[Your goal] Set down the listing below verbatim, but only from its first line through the line containing "FLARE_CLIMB = 0.12".

[Excerpted records]
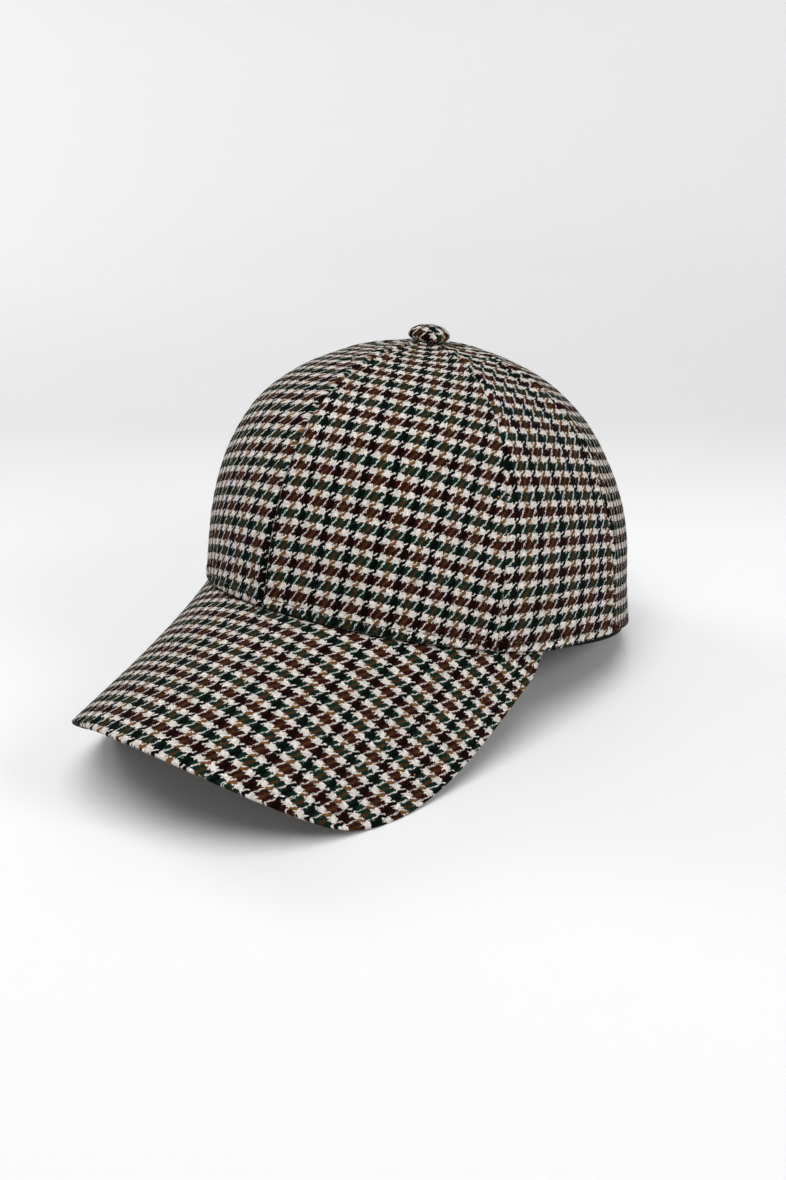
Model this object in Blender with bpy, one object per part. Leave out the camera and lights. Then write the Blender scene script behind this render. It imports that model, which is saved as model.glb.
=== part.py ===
"""Peaked winter cap in woollen check: six panels, covered button, curved peak, sweatband.

The cap is drawn level, in metres: its front looks along -Y, the wearer's left is +X and
the middle of the rim's oval is the origin. An empty then tips it back until it rests on
the sides of its peak and the back of its rim, and centres it over the floor.
"""
import math

import bpy
import numpy as np
from mathutils import Matrix, Vector

# Rim, which turns outwards a little at the back
HALF_WIDTH = 0.0801
FRONT_REACH = 0.1070
BACK_REACH = 0.1041
RIM_ARCH = 0.0032
BACK_FLARE = 0.0045
FLARE_CLIMB = 0.12

# Crown
CROWN_HEIGHT = 0.1100
CROWN_LEAN = 0.0126
BUTTON_LEAN = 0.0155
FRONT_FULLNESS = 2.50
SIDE_FULLNESS = 2.14
BACK_FULLNESS = 2.00
SQUARENESS = 2.58
PANEL_PUFF = 0.04
SHAPED_CLIMB = 0.68
TOP_CLIMB = 0.45
TOP_SLOPE = 0.135
FRONT_SEAM = math.radians(62.8)
BACK_SEAM = math.radians(104.8)
TIP_CLIMB = 0.985

# Cloth walls and the gaps between pieces
CLOTH = 0.0018
SEAM_GAP = 0.0003
LAYER_GAP = 0.0004

# Peak
PEAK_LENGTH = 0.0674
PEAK_HALF_WIDTH = 0.0753
PEAK_HALF_ANGLE = math.radians(79.1)
PEAK_DROP = 0.0418
PEAK_SIDE_DROP = 0.0364
PEAK_ARCH_POWER = 2.33
PEAK_ROUNDNESS = 2.31
PEAK_JOIN = 0.55
PEAK_END = 0.975
PEAK_BOARD = 0.0024
PEAK_LINING = 0.0009
PEAK_TUCK = 0.0010
PEAK_ROLL = 0.0007
LINING_INSET = 0.0030

# Button
BUTTON_RADIUS = 0.0085
BUTTON_HEIGHT = 0.0064
BUTTON_BELLY = 0.0021
BUTTON_TUCK = math.radians(44.0)
BUTTON_TOP = math.radians(75.0)
STEM_RADIUS = 0.0019

# Sweatband
BAND_HEIGHT = 0.0300
BAND_WALL = 0.0012
BAND_SHOWS = 0.0008

# The back of the rim is soft: its own weight presses this much of it flat
REST_PRESS = 0.0010

# How finely the pieces are divided
PANEL_COLUMNS = 12
PANEL_ROWS = 16
PEAK_COLUMNS = 32
PEAK_ROWS = 8
BAND_ROWS = 4
BUTTON_SIDES = 24
BUTTON_RINGS = 8
NORMAL_STEP = 0.004

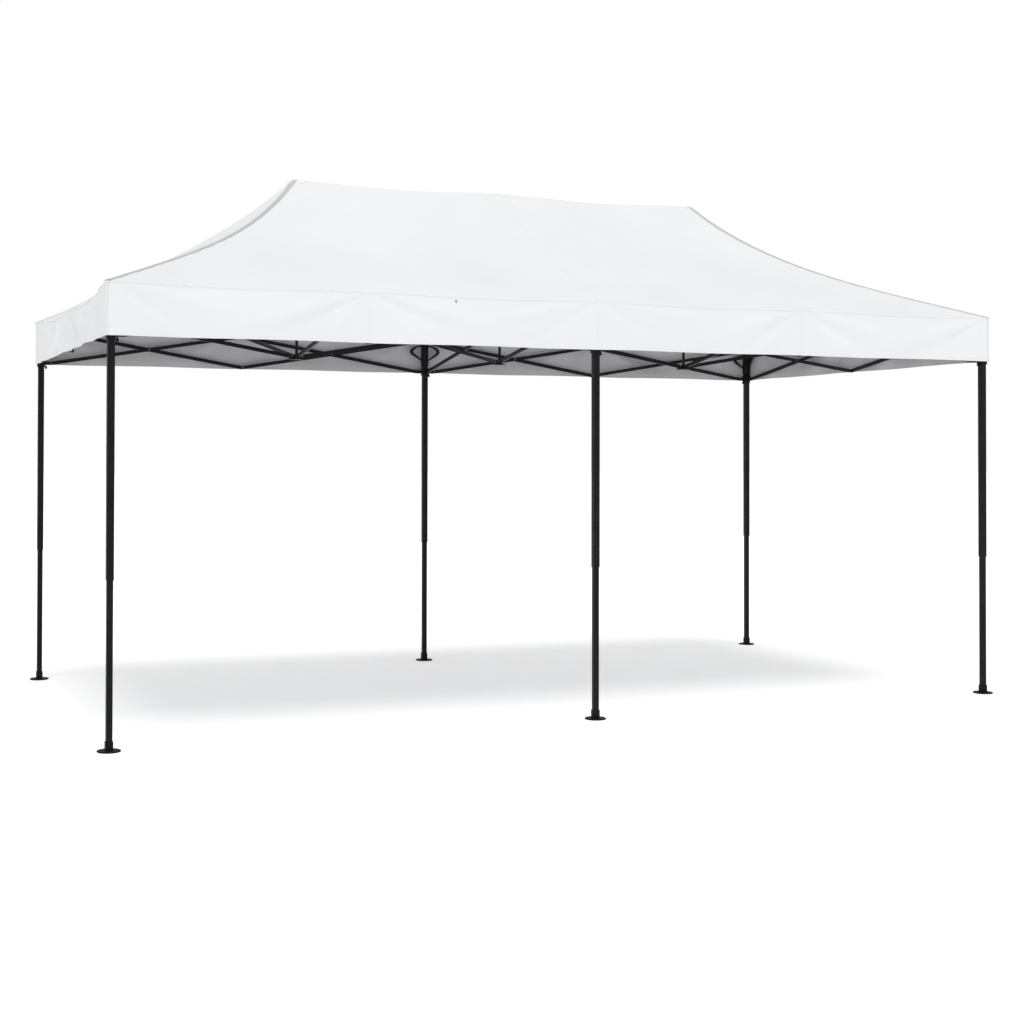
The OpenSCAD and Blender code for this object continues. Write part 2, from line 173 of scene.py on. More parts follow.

[Task solution]
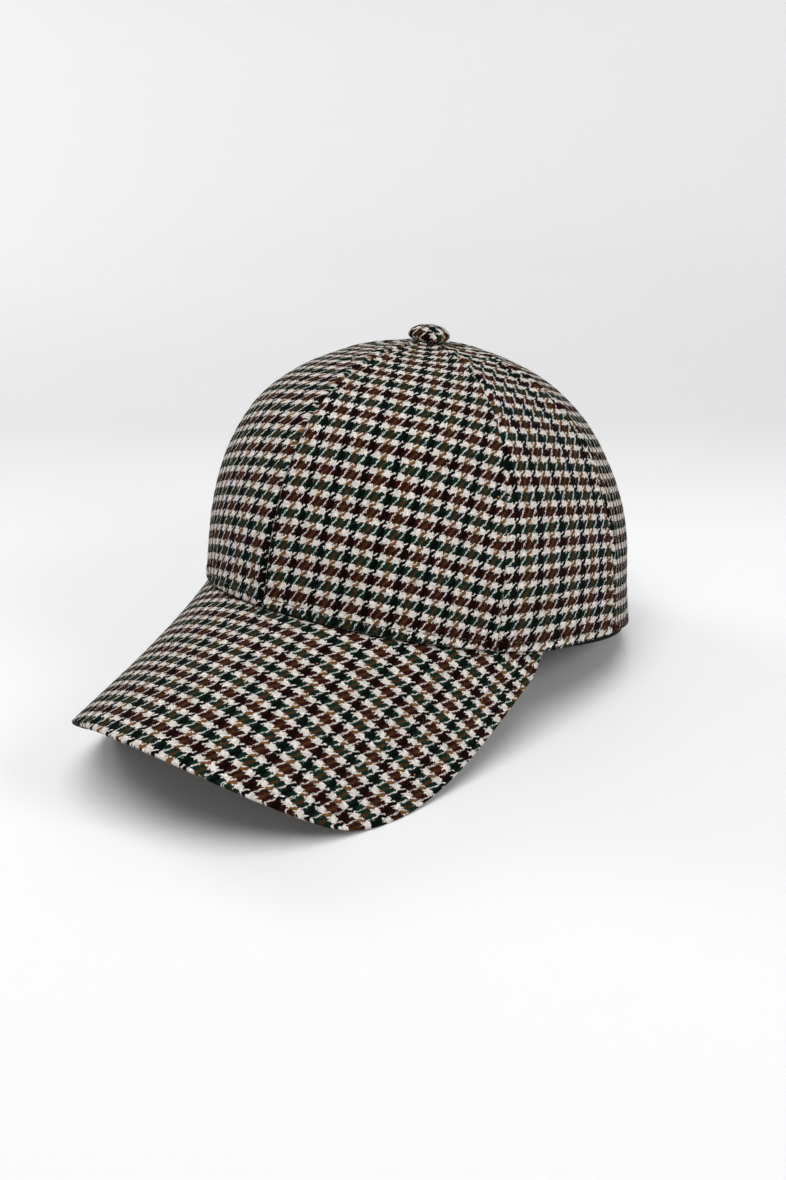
Model this object in Blender with bpy, one object per part. Leave out the camera and lights. Then write the Blender scene script behind this render. It imports that model, which is saved as model.glb.
=== part.py ===
"""Peaked winter cap in woollen check: six panels, covered button, curved peak, sweatband.

The cap is drawn level, in metres: its front looks along -Y, the wearer's left is +X and
the middle of the rim's oval is the origin. An empty then tips it back until it rests on
the sides of its peak and the back of its rim, and centres it over the floor.
"""
import math

import bpy
import numpy as np
from mathutils import Matrix, Vector

# Rim, which turns outwards a little at the back
HALF_WIDTH = 0.0801
FRONT_REACH = 0.1070
BACK_REACH = 0.1041
RIM_ARCH = 0.0032
BACK_FLARE = 0.0045
FLARE_CLIMB = 0.12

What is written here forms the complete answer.